That said, for the recipes that call for shelled beans, I used the frozen sort, which are perfectly satisfactory out of season. Unless you’re dealing with very old beans, which will have a thick, almost leathery carapace, I wouldn’t bother to peel them as the Harts and Frank Camorra recommend. I can see the cheffy logic, because the vivid green, delicately slippery results look far more elegant on the plate, but I happen to rather like the slightly chewy skins of younger beans. Even better is Elisabeth Luard’s way of cooking them in their snugly cushioned pods – the recipe in The Flavours of Andalusia was a genuine revelation to someone as late to the broad bean party as me. It comes from Ronda, and is best made “when the broad beans are small and tender, and the pods, not yet stringy and tough, can be included. I love their sticky, velvety texture – it’s rather like okra”. After an hour in the pan, the pods remind me more of runner beans, and make for a lovely contrast with the soft, yielding beans concealed within.

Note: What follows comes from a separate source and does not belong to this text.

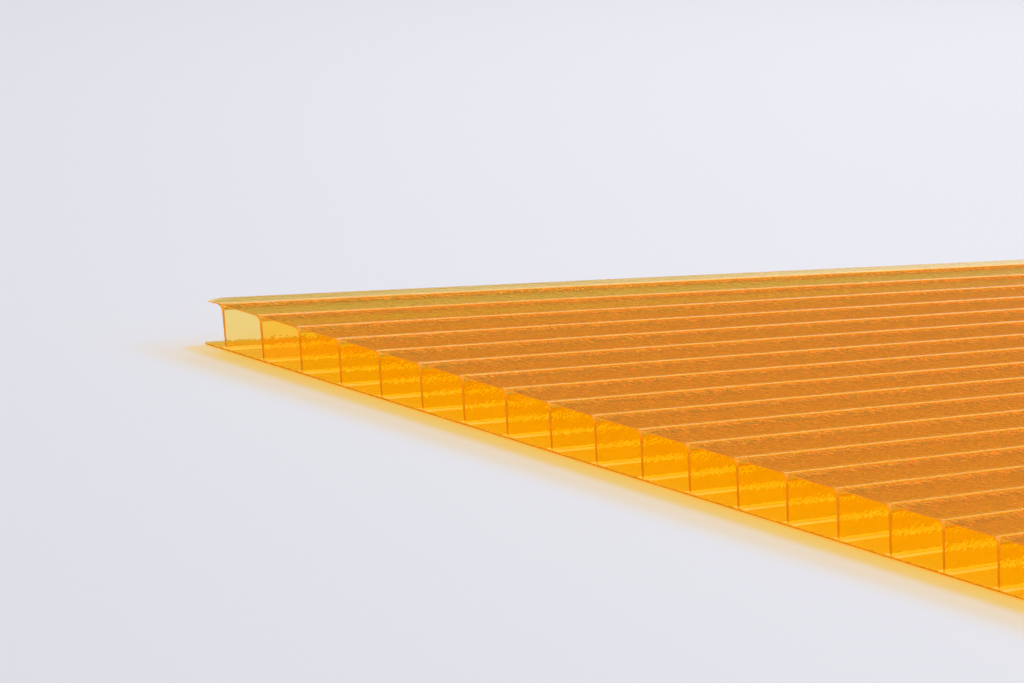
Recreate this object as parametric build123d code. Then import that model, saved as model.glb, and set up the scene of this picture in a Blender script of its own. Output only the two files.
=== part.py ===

While others stew their beans until soft, Sam and Eddie Hart suggest cooking them for no more than three minutes.
While others stew their beans until soft, Sam and Eddie Hart suggest cooking them for no longer than three minutes.

The Catalans, according to Colman Andrews’ book on their cuisine, “overcook their broad beans … mightily by contemporary French and British standards”. Perhaps, given Ronda’s distance from Catalonia, the same is true of all older preparations of this dish, because both Andrews and Luard stew their beans until they’re really soft. More modern recipes barely do more than blanch them: the Harts suggest cooking for no more than three minutes, Camorra five minutes in the book he co-authored with Richard Cornish, Movida, and Pepita Aris five to 10 minutes in her Recipes from my Spanish Grandmother (Aris’ abuela was clearly a trailblazer in this regard). If you really are averse to the idea of a soft bean, however, by all means boil them until just tender, drain, shock in cold water then toss with the shallot and ham; add the wine and a splash of water, then simmer vigorously for five minutes before serving. That said, I’d urge you to give the longer cooking time a try at least once – allowing the ingredients to break down and mingle makes for a richer, more complex flavour.

The meat

Colman Andrews includes thickly sliced bacon and botifarra negra, a Catalan blood sausage.
Colman Andrews includes thickly sliced bacon and botifarra negra, a Catalan blood sausage.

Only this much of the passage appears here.